You should make a branch called week2 on top of your week1 branch (ex: git checkout -b week2 week1) and only commit to this branch. Nothing should be committed to master. When you’re finished with week2, you can open a pull request to request that your code be merged into master, and this pull request will be reviewed by your code moderator.
The Data Files
For this assignment you will need a set of pre-labeled data files that we will use for validating data, which you can download here.
The .zip file contains a few text files:
testimages
: 1000 images for validation/testing purposes
testlabels
: The correct classification for each testing image
Like last week, we expect you not to commit these files to your git repository. Make sure they're blacklisted using the .gitignore. If you accidentally committed them to your repo, you should remove them with git rm -r --cached <filename>
.
The specification of the content inside the images and labels files is the same as the one provided last week.
Part 0 - Testing
Similar to last week, you should test the mathematical correctness of your classifier by using a small dataset where you can cross-check the answers by hand. This includes the likelihood scores and the actual prediction made by the classifier.
Remember that we want to test for mathematical correctness; for example, the following test is not sufficient:
REQUIRE(accuracy >= 0.7);
Testing whether the accuracy of your classifier is over 70% works as a sanity check, but you need to test whether the math behind it is correct -- for example, there might be a bug that mixes up the classifications for classes 0 and 9 but classifies everything else correctly.
Part 1 - Improving your Code
Review the feedback on your code for the previous week in Gradescope and implement the changes that your moderator suggested. You will be evaluated on improvement this week, so make sure to click through each section of the Gradescope rubric to see comments specific to each topic and to implement verbal feedback from code review.
Part 2 - Command line arguments
Last week, you added functionality to parse command line arguments. This week, you will be extending your functionality to allow the user to choose whether to test their model.

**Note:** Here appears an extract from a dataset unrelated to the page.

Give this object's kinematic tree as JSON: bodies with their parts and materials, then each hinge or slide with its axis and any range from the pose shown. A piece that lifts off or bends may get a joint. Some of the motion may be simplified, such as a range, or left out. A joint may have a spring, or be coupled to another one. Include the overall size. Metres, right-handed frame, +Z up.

Note that this means that the command line parsing you implemented last week must still work and that you must consider logical combinations of the options provided: for example, you need to handle the following cases (note that this isn’t a complete list of all the cases you must handle):
- Allow the user to train the model only (logically, they would need to then save the model to a file or there wouldn’t be any point in training the model -- but we will leave how to handle cases like this to you)

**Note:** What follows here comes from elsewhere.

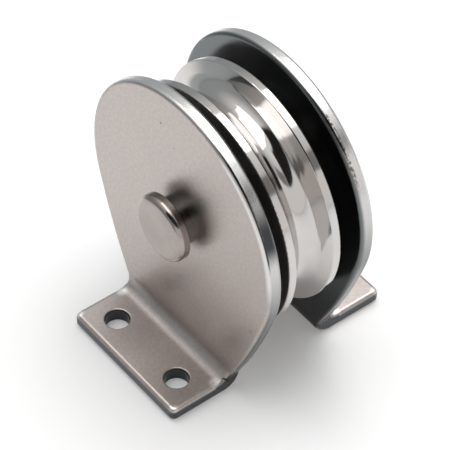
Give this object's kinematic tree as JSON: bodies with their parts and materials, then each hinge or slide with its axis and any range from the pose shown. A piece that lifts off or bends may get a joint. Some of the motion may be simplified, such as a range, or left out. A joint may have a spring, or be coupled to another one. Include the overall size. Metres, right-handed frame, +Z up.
{
  "type": "surface mount block",
  "caption": "Block for wire rope that bolts to a deck or wall: a grooved sheave turns on a riveted pin between bent cheek plates with drilled feet.",
  "frame": {"origin": "centre of the footprint on the mounting surface, under the sheave", "axes": "+Z up from the mounting surface to the top of the cheeks, Y along the axle with the button head at -Y, X across the disc of the cheeks"},
  "size_m": [0.0826, 0.0788, 0.0957],
  "materials": {
    "cheek": "satin, with rounded and lightly polished edges",
    "sheave": "turned and polished",
    "bush": "plain bronze, machined",
    "washer": "machined",
    "pin": "turned, satin"
  },
  "bodies": {
    "frame": {"side_plate_front": "cheek", "side_plate_rear": "cheek", "axle_pin": "pin", "tail_washer": "washer", "thrust_washer_front": "washer", "thrust_washer_rear": "washer"},
    "sheave": {"sheave": "sheave", "bearing_bush": "bush"}
  },
  "joints": [
    {"name": "sheave_spin", "type": "hinge", "parent": "frame", "child": "sheave", "pos_m": [0, 0, 0.0522], "axis": [0, 1, 0], "continuous": true}
  ]
}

- Allow the user to test a model they’ve loaded in
- Allow the user to train a model and test it
Part 3 - Classification
For the math behind this portion of the assignment, please refer this document.
Deliverables (the deliverables for this part of the assignment are also listed in the blue box at the end of section 2.3 in the above document):
- Given a trained model and a new image that doesn’t belong to the training dataset, you should be able to calculate the “likelihood scores” for each of the digits 0-9.
- You should be able to determine which digit has the highest likelihood score, and classify the image as that digit.
Part 4 - Validation
What good is a classifier if you don't know how accurate it is? We've given you a set of images and labels inside the .zip file (testimages
, testlabels
) which you should use to validate your model’s accuracy. These 2 files follow the same format as the training images and labels described in week 1’s documentation and you should be able to parse them in a similar manner. Remember that we do not want to test our model on our training images and labels, which is why we provided you with two new files for testing.
You should incorporate the following functionality to your existing project:
- classify each of the images in
testimages
- compare the result of your classifier to the actual labels (in
testlabels
)
- print out the accuracy of your Naive Bayes classifier
Similar to Week 1, we expect you to utilize command line argument parsing so your executable can both train a model and classify numbers. We expect your executable to be able to
- Differentiate training the model from testing the model (classification)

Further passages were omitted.